— start of INFORMATION SHOWN —
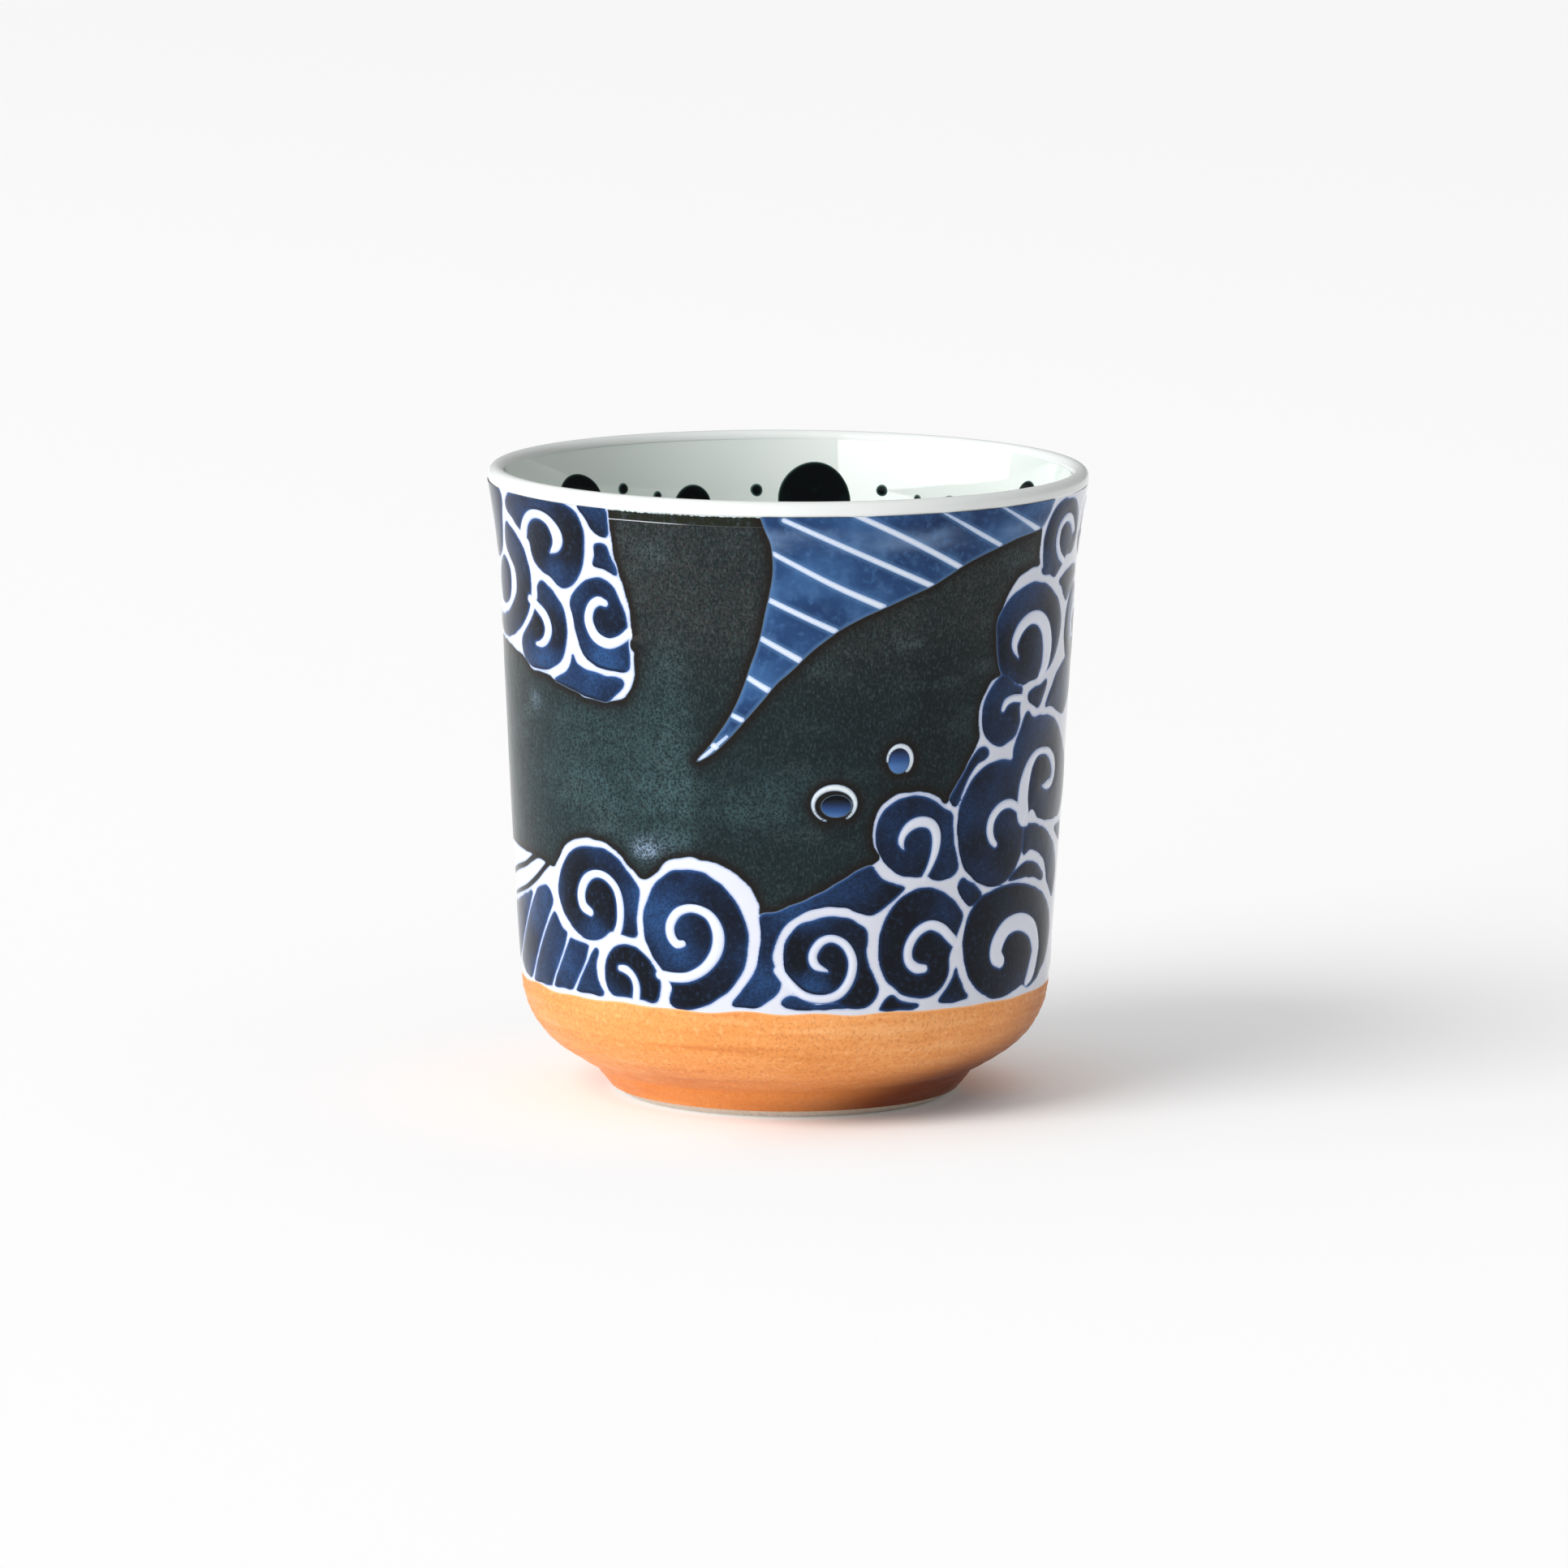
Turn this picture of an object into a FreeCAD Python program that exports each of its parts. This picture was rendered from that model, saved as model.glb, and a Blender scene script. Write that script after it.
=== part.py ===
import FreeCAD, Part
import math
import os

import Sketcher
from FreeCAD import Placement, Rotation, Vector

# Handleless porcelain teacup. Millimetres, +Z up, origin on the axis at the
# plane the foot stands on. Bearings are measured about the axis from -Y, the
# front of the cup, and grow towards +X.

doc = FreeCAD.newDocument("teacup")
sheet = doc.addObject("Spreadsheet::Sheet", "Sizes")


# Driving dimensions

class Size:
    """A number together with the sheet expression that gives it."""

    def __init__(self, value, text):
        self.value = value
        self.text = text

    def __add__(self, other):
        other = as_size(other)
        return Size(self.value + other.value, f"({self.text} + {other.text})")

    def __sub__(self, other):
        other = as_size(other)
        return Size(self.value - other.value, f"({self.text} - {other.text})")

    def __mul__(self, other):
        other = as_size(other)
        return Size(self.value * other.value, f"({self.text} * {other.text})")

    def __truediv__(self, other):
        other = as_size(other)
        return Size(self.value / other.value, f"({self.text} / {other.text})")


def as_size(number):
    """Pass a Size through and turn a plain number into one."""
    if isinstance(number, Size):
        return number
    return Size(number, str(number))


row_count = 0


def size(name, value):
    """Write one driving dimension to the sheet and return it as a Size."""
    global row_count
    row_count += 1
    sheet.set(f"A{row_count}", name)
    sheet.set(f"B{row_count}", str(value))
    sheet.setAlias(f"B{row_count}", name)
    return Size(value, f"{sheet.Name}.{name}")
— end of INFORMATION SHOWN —
WORK TO COMPLETE: Return exactly, please, the lines of the material from the first one down to and including the line where "self.text = text" appears.

OUTPUT OF THE TASK:
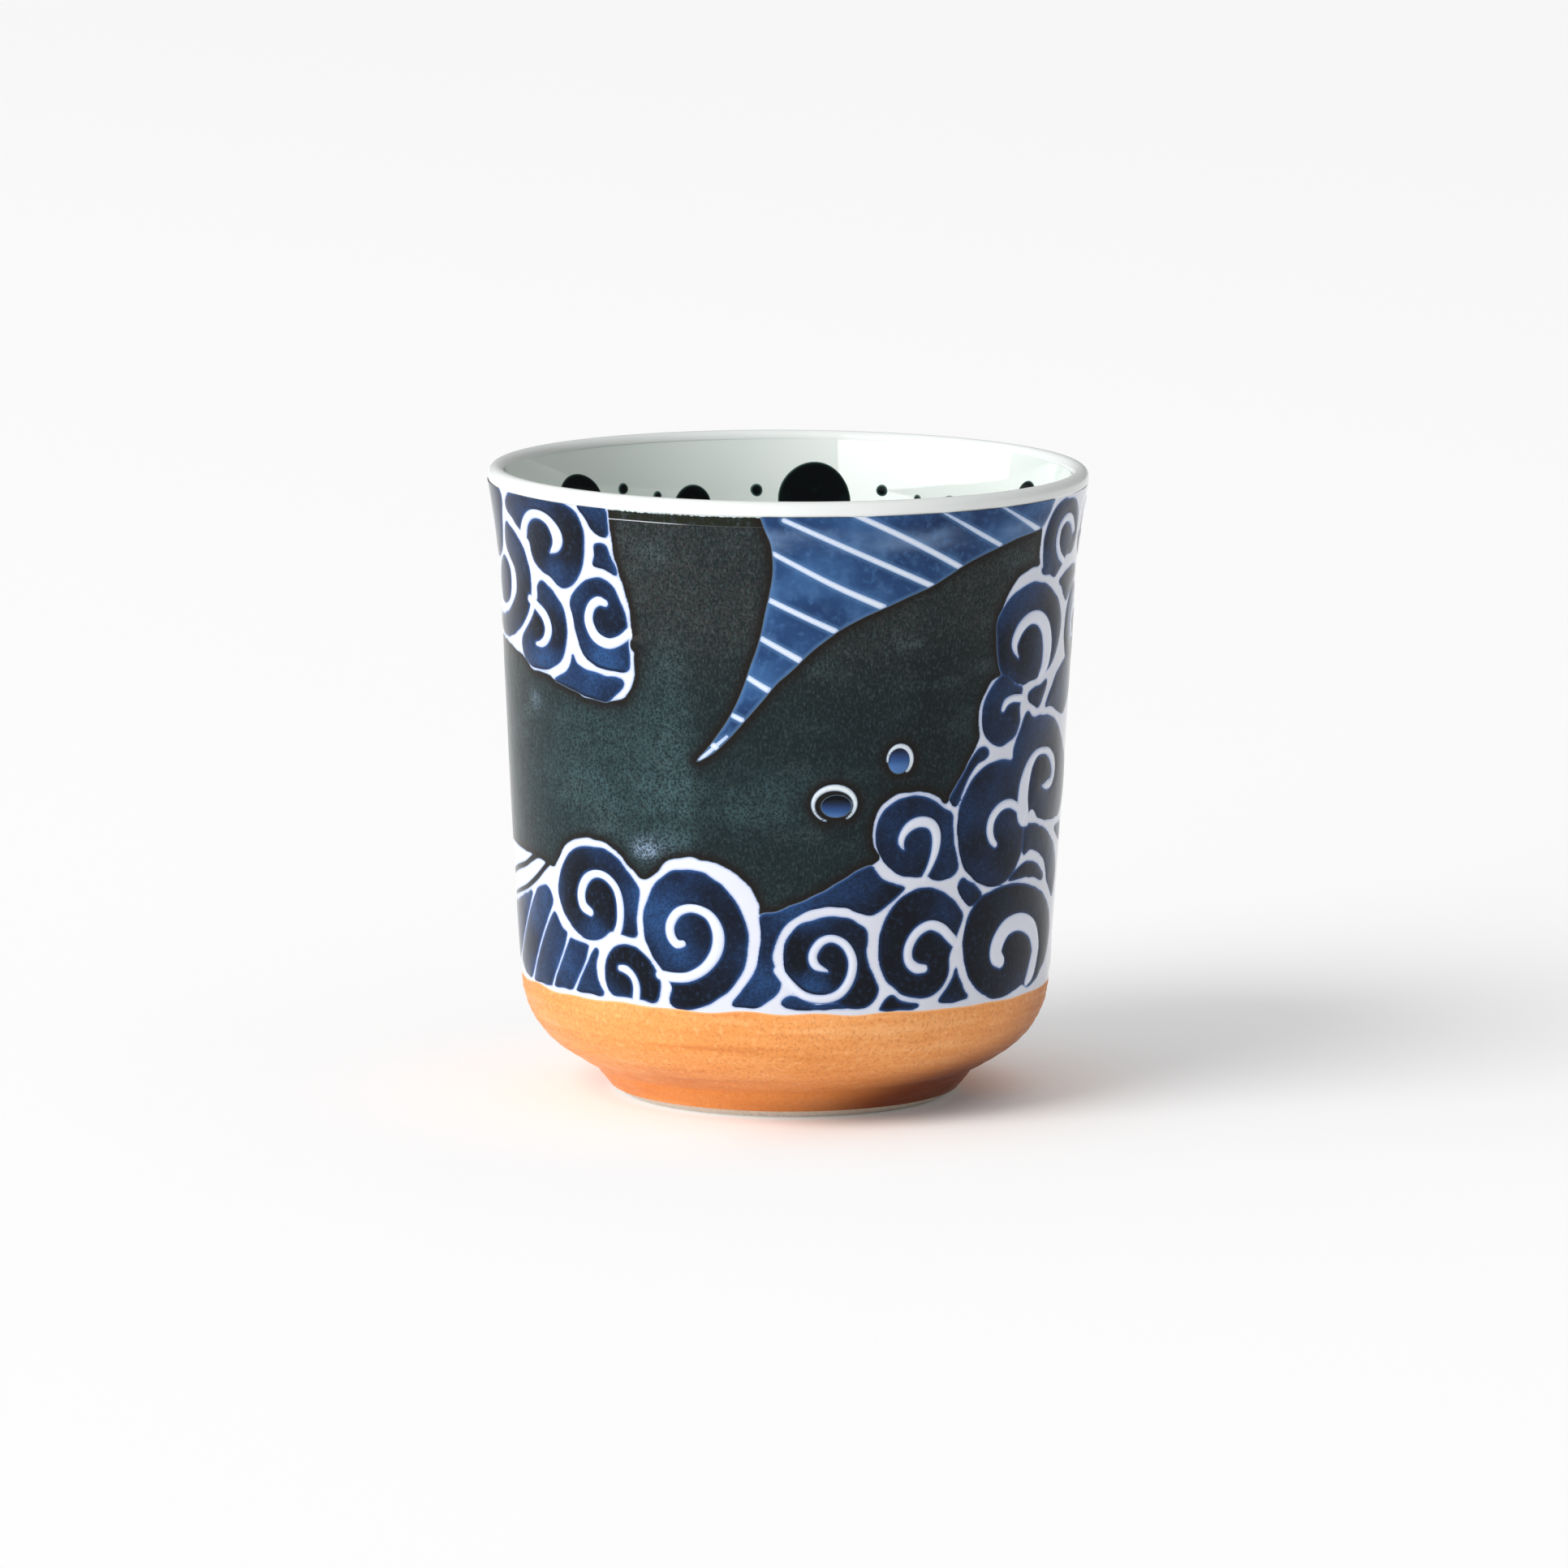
Turn this picture of an object into a FreeCAD Python program that exports each of its parts. This picture was rendered from that model, saved as model.glb, and a Blender scene script. Write that script after it.
=== part.py ===
import FreeCAD, Part
import math
import os

import Sketcher
from FreeCAD import Placement, Rotation, Vector

# Handleless porcelain teacup. Millimetres, +Z up, origin on the axis at the
# plane the foot stands on. Bearings are measured about the axis from -Y, the
# front of the cup, and grow towards +X.

doc = FreeCAD.newDocument("teacup")
sheet = doc.addObject("Spreadsheet::Sheet", "Sizes")


# Driving dimensions

class Size:
    """A number together with the sheet expression that gives it."""

    def __init__(self, value, text):
        self.value = value
        self.text = text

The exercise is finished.